Maian-Anna Kärmas (born Maian-Anna Kärmas, 25 February 1978 in Tallinn) is an Estonian singer, songwriter, and journalist.

Kärmas had her debut as a soloist in 1995 at Kaks takti ette, a contest for debutant singers, organized by Eesti Televisioon (ETV). She placed 2nd, losing to Tiiu Tulp.

In 1998, Kärmas participated in Eurolaul, the Estonian national final for the Eurovision Song Contest, where she provided backing vocals for "Unistus igavesest päevast", sung by Evelin Samuel. The year after she did the same and also wrote lyrics for "Diamond of Night" that went on to represent Estonia at the Eurovision, held in Jerusalem. Kärmas has been a regular in Eurolaul ever since, for her varied skills either as a songwriter, sololist or backing singer.

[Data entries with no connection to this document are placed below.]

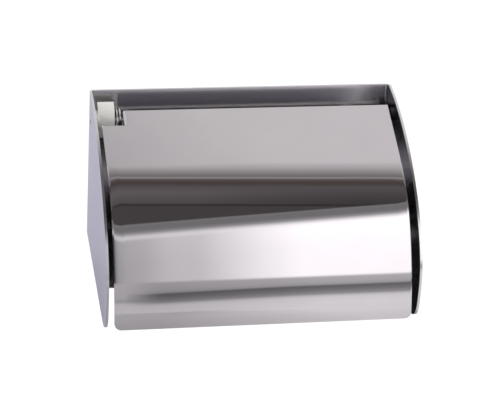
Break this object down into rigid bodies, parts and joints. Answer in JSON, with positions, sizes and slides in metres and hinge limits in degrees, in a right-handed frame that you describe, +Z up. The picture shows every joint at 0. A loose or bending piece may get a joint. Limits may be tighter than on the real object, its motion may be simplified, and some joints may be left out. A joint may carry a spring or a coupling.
{
  "type": "toilet paper holder",
  "caption": "Wall-mounted toilet paper holder in folded stainless sheet, with a sprung curved cover hinged between two cheeks and a telescopic roller inside.",
  "frame": {"origin": "centre of the back plate's rear face, on the wall plane", "axes": "+X to the right seen from the front, +Y into the wall, +Z up"},
  "size_m": [0.1508, 0.0894, 0.0861],
  "materials": {
    "satin_steel": "polished stainless sheet with a satin outer face",
    "polished_steel": "mirror-polished stainless sheet",
    "spring_steel": "bright drawn wire and rod",
    "white_nylon": "natural nylon, slightly translucent",
    "dark_plastic": "moulded dark grey plastic"
  },
  "bodies": {
    "body": {"body_shell": "satin_steel", "hinge_pin": "spring_steel", "hinge_block": "white_nylon", "hinge_bush": "dark_plastic", "torsion_spring": "spring_steel", "socket_left": "dark_plastic", "socket_right": "dark_plastic"},
    "cover": {"cover": "polished_steel"},
    "roller": {"roller_sleeve": "dark_plastic", "roller_spring": "spring_steel"},
    "plunger": {"roller_plunger": "dark_plastic"}
  },
  "joints": [
    {"name": "cover_hinge", "type": "hinge", "parent": "body", "child": "cover", "pos_m": [0, -0.008, 0.0249], "axis": [-1, 0, 0], "range_deg": [0, 75], "stiffness_Nm_per_rad": 0.03, "springref_deg": -40.11, "deforming": ["torsion_spring"]},
    {"name": "roller_spin", "type": "hinge", "parent": "body", "child": "roller", "pos_m": [0, -0.044, -0.004], "axis": [1, 0, 0], "continuous": true},
    {"name": "plunger_slide", "type": "slide", "parent": "roller", "child": "plunger", "axis": [1, 0, 0], "range_m": [-0.006, 0], "stiffness_N_per_m": 250, "springref_m": 0.008, "deforming": ["roller_spring"]}
  ]
}
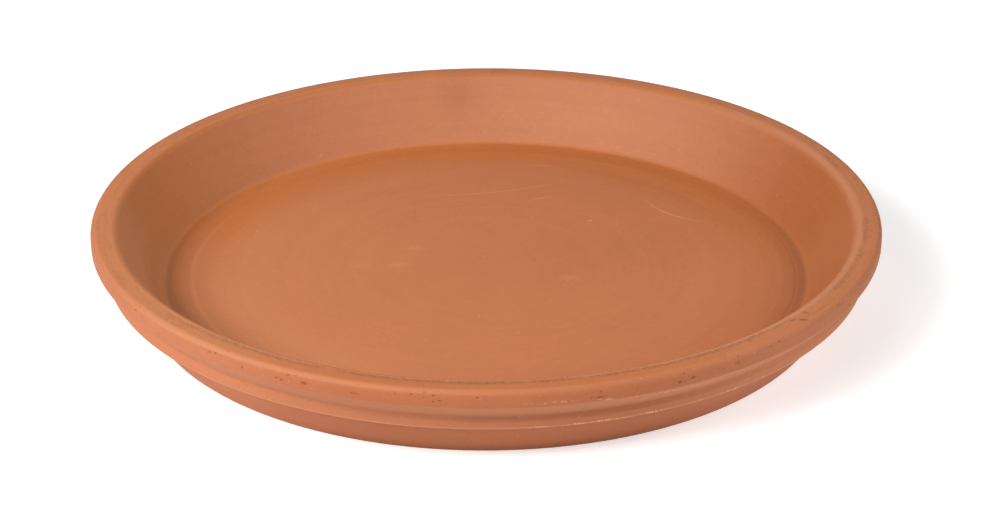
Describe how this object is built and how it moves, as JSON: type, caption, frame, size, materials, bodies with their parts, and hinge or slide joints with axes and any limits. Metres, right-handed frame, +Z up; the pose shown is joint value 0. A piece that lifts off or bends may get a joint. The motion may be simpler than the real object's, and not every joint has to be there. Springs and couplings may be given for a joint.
{
  "type": "plant pot saucer",
  "caption": "Shallow round terracotta saucer with a thick rounded lip, a raised band below it and a sloping inner wall, which stands under a plant pot and catches water.",
  "frame": {"origin": "centre of the flat underside, on the surface that the saucer stands on", "axes": "+Z up along the axis that the saucer was turned about; X and Y are any two square directions, because the shape is the same all round"},
  "size_m": [0.35, 0.35, 0.0389],
  "materials": {
    "terracotta": "unglazed fired clay, matte, orange-brown, faintly mottled, with fine turning lines"
  },
  "bodies": {
    "root": {"saucer": "terracotta"}
  },
  "joints": []
}
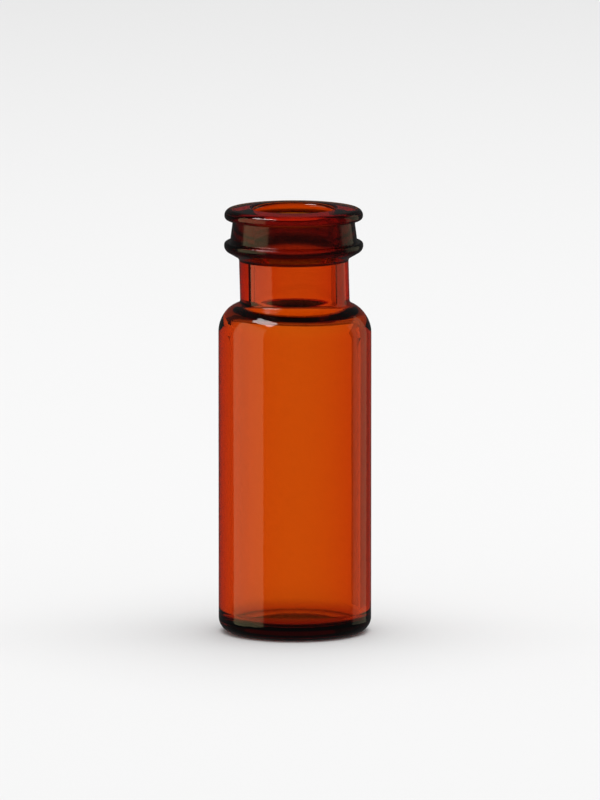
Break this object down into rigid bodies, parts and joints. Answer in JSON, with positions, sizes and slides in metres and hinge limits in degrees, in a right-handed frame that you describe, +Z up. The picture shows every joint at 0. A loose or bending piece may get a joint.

In 2001, together with Ivar Must composed "Everybody", performed by Tanel Padar, Dave Benton and 2XL, which won the Eurovision Song Contest 2001 being the first victory of Estonia in the contest. The same year she was cast in the Estonian original production of Les Misérables as factory girl, prostitute, beggar etc.

In 2003 she released her debut solo album Tuigutuled of self-penned material and toured Estonia with concerts. Õnneleid, the second solo album of hers was released in 2010 and Sõnalõimijad, her 3rd studio album in 2014.

Maian Kärmas is also a presenter and editor at the radio programmes of the Estonian National Broadcasting. It was revealed on 10 November 2017 that Kärmas had co-wrote the lyrics for a song that will compete in Eesti Laul 2018, the Estonian national selection for the Eurovision Song Contest 2018, the song being Show A Little Love by Rolf Roosalu.

In 2017, she was involved with the 12th Estonian Youth Song and Dance Celebration, XII noorte laulu- ja tantsupidu, as a script editor and composer/lyricist of the Dance Festival "I WIll Stay".